3 Between 1959 and 1983, the portion of income equal to 50% of the excess of a life insurance firm's gain from operations over investment income was accounted as part of the policyholder's surplus account. For a more detailed discussion, see: U.S. Congress. Joint Committee on Taxation. Description of Revenue Provisions Contained in the President's Fiscal Year 2000 Budget Proposal. Joint Committee Print JCS-1-99,106th Congress, 1st Session. Washington, U.S. Govt. Print. Off., 1999. p. 268.

4 U.S. Treasury. General Explanations of the Administration's Revenue Proposals. p. 154.

5 Almeras, Jon.

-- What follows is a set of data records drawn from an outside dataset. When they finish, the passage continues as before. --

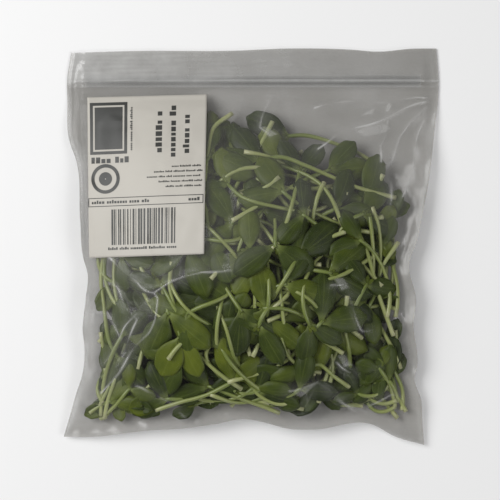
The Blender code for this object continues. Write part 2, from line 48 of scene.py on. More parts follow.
# The bag's film, by the same rule and values as in the part.
WALL = 0.45 * MM
WELD_THICKNESS = 1.1 * MM
WELD_SHARE = 0.018
FILL_HEIGHT = 36 * MM
BAG_WIDTH = 168 * MM
BAG_LENGTH = 184 * MM
SIDE_FULLNESS = 2.3
SIDE_EASE = 0.8
SEAM_FALL = 24 * MM
LIP_SIDE = 5 * MM
LEFT_EDGE = ((-90.1, -88.9), (-80.4, -86.0), (-69.1, -82.7), (-60.6, -79.9), (-46.4, -78.9), (-40.3, -79.6),
             (-25.2, -78.2), (-12.4, -77.3), (-5.8, -79.2), (12.6, -80.8), (40.9, -82.9), (50.3, -86.2),
             (69.2, -87.2), (78.7, -87.4), (91.9, -85.5))
RIGHT_EDGE = ((-94.0, 82.0), (-81.8, 81.0), (-72.4, 80.4), (-62.0, 77.2), (-57.0, 78.4), (-36.0, 76.7),
              (-25.2, 77.8), (-7.5, 74.6), (2.2, 78.0), (19.7, 81.8), (33.8, 84.4), (49.4, 86.2),
              (78.2, 88.9), (94.0, 87.8))
BOTTOM_EDGE = ((-88.9, -90.1), (-76.0, -90.1), (-47.8, -86.9), (-31.3, -85.9), (-17.1, -83.9), (-2.9, -81.5),
               (5.1, -82.8), (17.8, -86.1), (29.0, -86.5), (58.4, -84.6), (67.4, -89.6), (82.0, -94.0))
TOP_EDGE = ((-85.5, 91.9), (-53.9, 92.8), (-10.0, 92.9), (19.7, 94.0), (49.0, 93.3), (58.9, 92.5),
            (77.0, 93.9), (87.8, 94.0))
FILL_ALONG = ((0.0, 0.0), (0.03, 0.30), (0.08, 0.56), (0.16, 0.80), (0.26, 0.95), (0.38, 1.0), (0.5, 0.96),
              (0.6, 0.84), (0.7, 0.62), (0.78, 0.38), (0.84, 0.18), (0.885, 0.0), (1.0, 0.0))
SIDE_SEAM_HEIGHT = ((0.0, 2.0), (0.1, 4.0), (0.25, 7.0), (0.5, 8.0), (0.68, 5.5), (0.8, 2.2), (0.885, 0.55),
                    (1.0, 0.55))
BOTTOM_SEAM_HEIGHT = ((0.0, 2.0), (0.18, 5.5), (0.5, 7.5), (0.82, 5.5), (1.0, 2.0))
LIP_GAP = ((0.0, 0.0), (0.80, 0.0), (0.87, 2.0), (0.95, 2.0), (0.975, 0.6), (1.0, 0.6))
LABEL_CORNERS = ((-76.4, -5.4), (-21.8, -3.5), (-20.9, 72.1), (-77.6, 70.6))

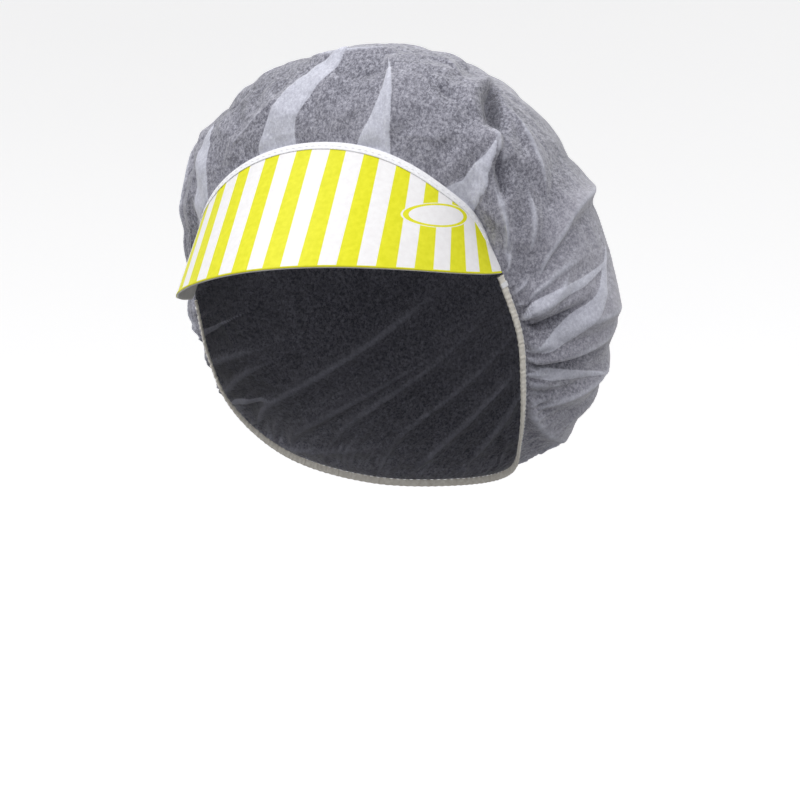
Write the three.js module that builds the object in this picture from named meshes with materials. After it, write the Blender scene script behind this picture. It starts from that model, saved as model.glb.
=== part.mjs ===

Insurers Irate Over Clinton Proposals. Tax Notes. Feb. 14, 2000. p. 897.

6 DeHoff, Michael. Industry Reps: Insurance Proposals Would Add to Retirement Costs. Tax Notes. February 8, 1999. P. 769. Note that the economic merits of providing tax incentives for saving has been one of the most hotly debated tax policy topics of the past several decades, with some arguing they promote capital formation and economic growth and others that they are both ineffective in stimulating saving and inefficient. In addition, some hold that even if a tax policy that promotes saving does benefit the economy, that does not necessarily indicate that savings incentives should be linked to life insurance or defined annuities.

7 Ibid., p. 771.

8 Bond Traders Criticize Clinton Budget Proposals. Wall Street Journal. Feb. 4, 1999. P. 1.